#### REQUIRED TASK
Your task is to quote the material that follows, in full and exactly.

□ □ □ □

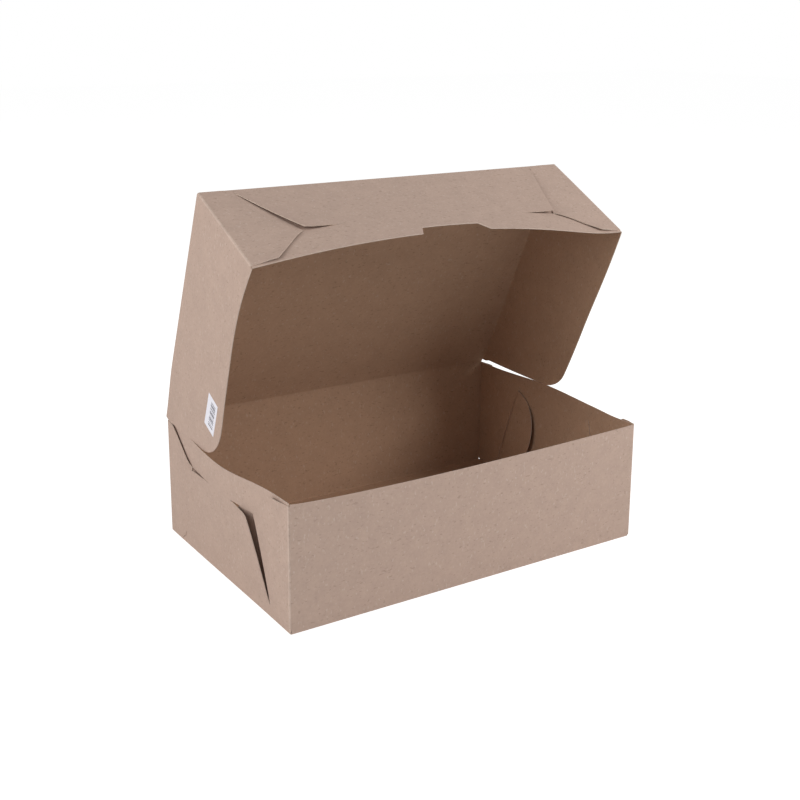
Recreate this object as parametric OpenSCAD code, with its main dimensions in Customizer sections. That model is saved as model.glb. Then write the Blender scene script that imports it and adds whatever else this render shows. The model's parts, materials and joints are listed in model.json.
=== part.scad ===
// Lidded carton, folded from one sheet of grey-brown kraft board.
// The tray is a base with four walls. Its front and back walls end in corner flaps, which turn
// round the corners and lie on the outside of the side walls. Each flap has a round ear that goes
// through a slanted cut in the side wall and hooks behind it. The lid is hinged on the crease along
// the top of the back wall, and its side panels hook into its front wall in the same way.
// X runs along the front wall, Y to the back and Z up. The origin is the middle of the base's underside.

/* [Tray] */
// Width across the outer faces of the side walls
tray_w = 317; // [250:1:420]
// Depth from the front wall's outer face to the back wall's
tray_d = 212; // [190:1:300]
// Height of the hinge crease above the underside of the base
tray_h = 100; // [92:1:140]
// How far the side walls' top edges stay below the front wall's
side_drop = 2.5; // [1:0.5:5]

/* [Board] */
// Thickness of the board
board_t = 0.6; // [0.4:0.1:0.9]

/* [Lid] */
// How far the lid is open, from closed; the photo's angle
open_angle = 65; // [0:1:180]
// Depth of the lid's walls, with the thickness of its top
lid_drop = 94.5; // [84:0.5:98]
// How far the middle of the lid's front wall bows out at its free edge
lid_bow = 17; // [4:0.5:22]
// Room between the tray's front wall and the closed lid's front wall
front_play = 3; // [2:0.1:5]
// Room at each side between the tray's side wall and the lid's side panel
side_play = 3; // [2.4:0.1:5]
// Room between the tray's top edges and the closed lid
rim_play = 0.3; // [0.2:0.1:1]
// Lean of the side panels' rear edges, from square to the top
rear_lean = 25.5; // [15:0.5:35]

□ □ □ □

#### PROBLEM SOLUTION
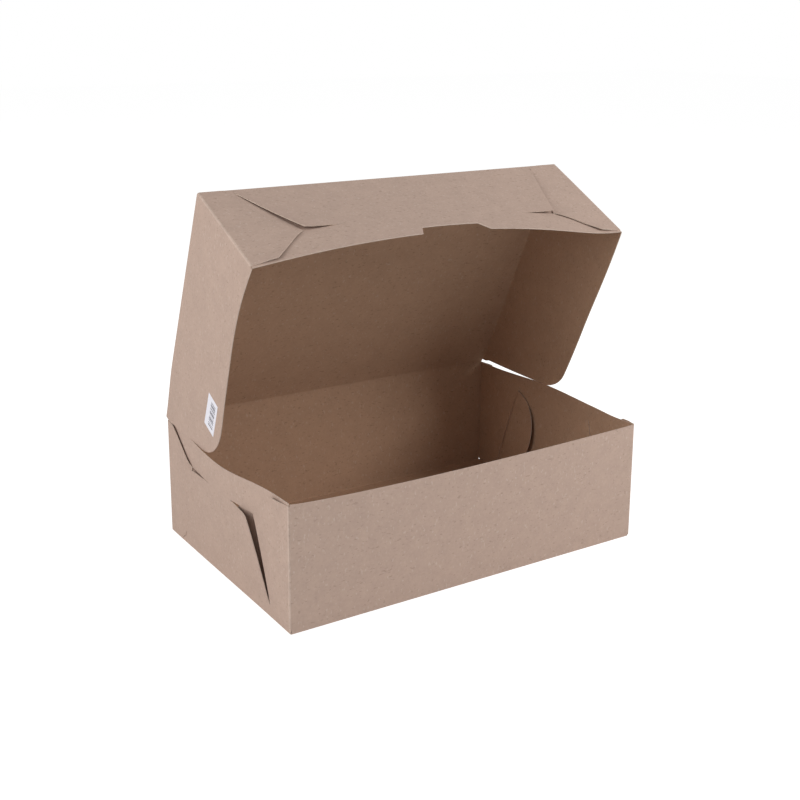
Recreate this object as parametric OpenSCAD code, with its main dimensions in Customizer sections. That model is saved as model.glb. Then write the Blender scene script that imports it and adds whatever else this render shows. The model's parts, materials and joints are listed in model.json.
=== part.scad ===
// Lidded carton, folded from one sheet of grey-brown kraft board.
// The tray is a base with four walls. Its front and back walls end in corner flaps, which turn
// round the corners and lie on the outside of the side walls. Each flap has a round ear that goes
// through a slanted cut in the side wall and hooks behind it. The lid is hinged on the crease along
// the top of the back wall, and its side panels hook into its front wall in the same way.
// X runs along the front wall, Y to the back and Z up. The origin is the middle of the base's underside.

/* [Tray] */
// Width across the outer faces of the side walls
tray_w = 317; // [250:1:420]
// Depth from the front wall's outer face to the back wall's
tray_d = 212; // [190:1:300]
// Height of the hinge crease above the underside of the base
tray_h = 100; // [92:1:140]
// How far the side walls' top edges stay below the front wall's
side_drop = 2.5; // [1:0.5:5]

/* [Board] */
// Thickness of the board
board_t = 0.6; // [0.4:0.1:0.9]

/* [Lid] */
// How far the lid is open, from closed; the photo's angle
open_angle = 65; // [0:1:180]
// Depth of the lid's walls, with the thickness of its top
lid_drop = 94.5; // [84:0.5:98]
// How far the middle of the lid's front wall bows out at its free edge
lid_bow = 17; // [4:0.5:22]
// Room between the tray's front wall and the closed lid's front wall
front_play = 3; // [2:0.1:5]
// Room at each side between the tray's side wall and the lid's side panel
side_play = 3; // [2.4:0.1:5]
// Room between the tray's top edges and the closed lid
rim_play = 0.3; // [0.2:0.1:1]
// Lean of the side panels' rear edges, from square to the top
rear_lean = 25.5; // [15:0.5:35]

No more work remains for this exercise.